For more Supernatural books click here.


  1. :and then get bonded together in order to pour energy into a bottomless well. " This does sound wild! I love the sound of a hotel at the end of the universe. what a cool concept! And it's an indie too...

    I can definitely see trying this one!

  2. Ok that sounds great. I love people that develop special abilities in books. I mean, wouldn't we all like to develop some kind of super human ability.

    1. Except you always have to pay the price...at least that's what books teach us LOL.

  3. Funny is honestly enough of a reason for me to like a book, but I think a decent start could point towards a promising series.

    1. I do have hope - this doesn't sound like the type of story that might suffer from second-book syndrome. There's just so much to explore!

  4. Oh blurbs, I read one book recently and expected something, and it was nothing like the blurb had told me

    1. Either they tell you the whole story or...a totally different story LOL.

  5. Wow, you read it in a single day! I can't remember the last time that I did that with a book. That's high praise!
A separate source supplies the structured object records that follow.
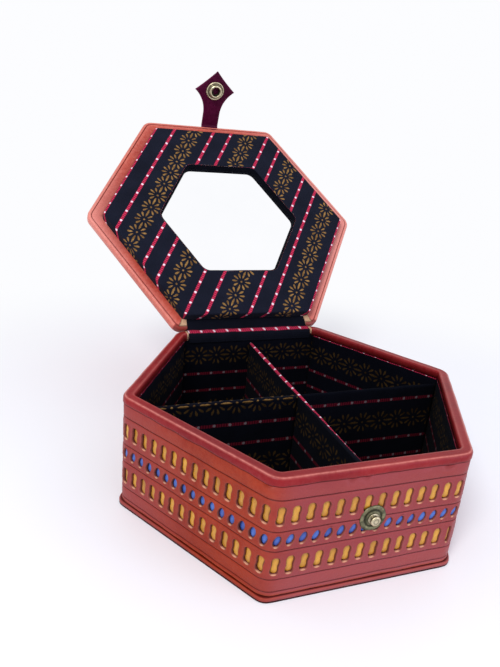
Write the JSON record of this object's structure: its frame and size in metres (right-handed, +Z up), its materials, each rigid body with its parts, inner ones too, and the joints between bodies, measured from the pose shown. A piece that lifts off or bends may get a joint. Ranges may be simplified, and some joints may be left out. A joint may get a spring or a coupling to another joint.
{
  "type": "jewellery case",
  "caption": "Six-sided leather jewellery case with laced walls, a hinged mirror lid, a snap strap and divided cloth-lined compartments.",
  "frame": {"origin": "middle of the case's underside", "axes": "+Z up, the snap faces -Y, the hinge is on the +Y wall, and two corners lie on the X axis"},
  "size_m": [0.2024, 0.3081, 0.2307],
  "materials": {
    "red_leather": "waxed and worn",
    "strap_leather": "polished",
    "dark_leather": "matt",
    "yellow_lace": "waxed",
    "blue_lace": "waxed",
    "printed_cloth": "block-printed cotton",
    "board": "raw",
    "felt": "pressed grey felt",
    "mirror_glass": "polished",
    "aged_brass": "aged",
    "nickelled_brass": "worn nickel plate"
  },
  "bodies": {
    "case": {"base_cover": "dark_leather", "base_board": "board", "floor_lining": "printed_cloth", "wall_board_front": "board", "wall_board_front_right": "board", "wall_board_back_right": "board", "wall_board_back": "board", "wall_board_back_left": "board", "wall_board_front_left": "board", "lining_front": "printed_cloth", "lining_front_right": "printed_cloth", "lining_back_right": "printed_cloth", "lining_back": "printed_cloth", "lining_back_left": "printed_cloth", "lining_front_left": "printed_cloth", "wall_leather": "red_leather", "lace_upper_yellow": "yellow_lace", "lace_middle_blue": "blue_lace", "lace_lower_yellow": "yellow_lace", "divider_long": "printed_cloth", "divider_cross": "printed_cloth", "hinge_leather": "red_leather", "hinge_cloth": "printed_cloth", "snap_washer": "aged_brass", "snap_stud": "aged_brass", "snap_rivet": "aged_brass"},
    "lid": {"lid_board": "board", "lid_leather": "red_leather", "mirror": "mirror_glass", "panel_felt": "felt", "panel_cloth": "printed_cloth", "strap_anchor": "strap_leather"},
    "strap": {"strap": "strap_leather", "snap_socket": "nickelled_brass", "snap_cap": "nickelled_brass"}
  },
  "joints": [
    {"name": "lid_hinge", "type": "hinge", "parent": "case", "child": "lid", "pos_m": [0, 0.087, 0.0653], "axis": [1, 0, 0], "range_deg": [0, 135.5], "deforming": ["hinge_cloth", "hinge_leather"]},
    {"name": "strap_fold", "type": "hinge", "parent": "lid", "child": "strap", "pos_m": [0, 0.21483, 0.19008], "axis": [1, 0, 0], "range_deg": [-90, 24.5]}
  ]
}
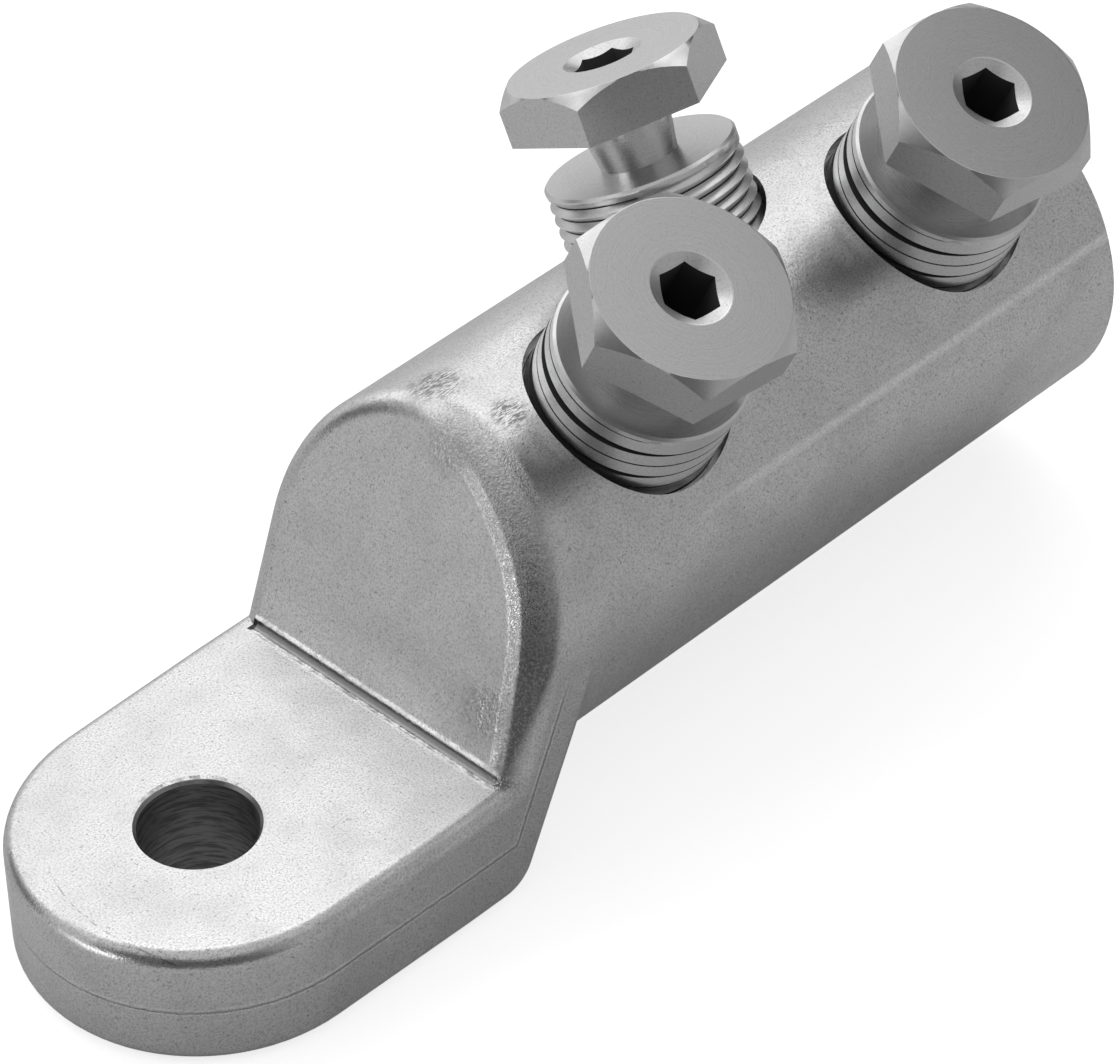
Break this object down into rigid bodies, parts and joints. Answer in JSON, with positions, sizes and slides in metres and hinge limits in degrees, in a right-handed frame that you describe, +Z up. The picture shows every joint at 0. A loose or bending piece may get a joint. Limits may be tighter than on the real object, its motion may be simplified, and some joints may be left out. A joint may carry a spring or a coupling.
{
  "type": "screw cable lug",
  "caption": "Screw cable lug: a flat palm with a stud hole, and a barrel whose slanted clamping bolts grip the cable until their hex heads shear off.",
  "frame": {"origin": "on the stud hole's axis, at the palm's underside", "axes": "+Z up along the stud hole, out of the palm's top; +X along the barrel, out of its mouth; the bolts lean to -Y, +Y and -Y in turn"},
  "size_m": [0.1429, 0.0561, 0.0674],
  "materials": {
    "tinned_casting": "tin plated aluminium casting, satin, finely mottled",
    "turned_metal": "turned and tin plated, fine concentric tool marks"
  },
  "bodies": {
    "lug": {"lug_body": "tinned_casting"},
    "front_bolt": {"clamp_bolt_front": "turned_metal"},
    "middle_bolt": {"clamp_bolt_middle": "turned_metal"},
    "rear_bolt": {"clamp_bolt_rear": "turned_metal"}
  },
  "joints": [
    {"name": "front_bolt_drive", "type": "slide", "parent": "lug", "child": "front_bolt", "axis": [0, 0.4384, -0.8988], "range_m": [-0.002, 0.01]},
    {"name": "middle_bolt_drive", "type": "slide", "parent": "lug", "child": "middle_bolt", "axis": [0, -0.4384, -0.8988], "range_m": [-0.002, 0.01]},
    {"name": "rear_bolt_drive", "type": "slide", "parent": "lug", "child": "rear_bolt", "axis": [0, 0.4384, -0.8988], "range_m": [-0.002, 0.01]}
  ]
}
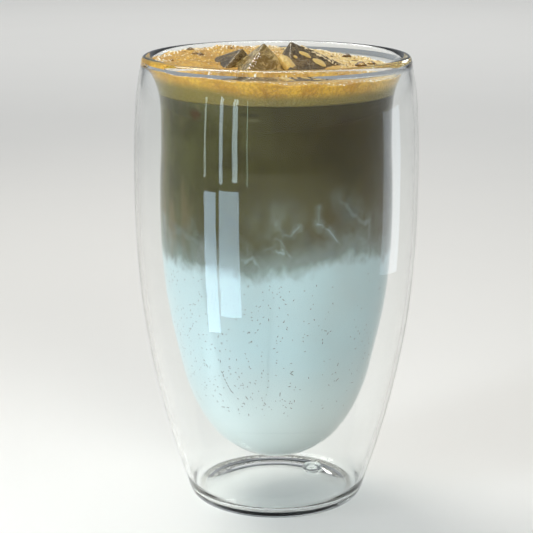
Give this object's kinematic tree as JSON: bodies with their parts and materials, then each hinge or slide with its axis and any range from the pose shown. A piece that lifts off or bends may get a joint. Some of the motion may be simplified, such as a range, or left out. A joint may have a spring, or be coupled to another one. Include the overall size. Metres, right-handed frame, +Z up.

Hotel sounds a little like The Girl Who Saved the King of Sweden [but this one sounds much better]. In TGWSTKOS, the story was really funny and I enjoyed it even though it was a little impractical at points, but there were some characters that annoyed me. One of the main character's type of humour was an unintelligent, socially clueless type which I didn't like as much. Again, this book sounds much better than that though, it has a more fun concept to it.

    1. Well, I did read it in one sitting, but it was only around 230 pages, so 🤷‍♀️.

      I looked your book up! I can see how they would be comparable.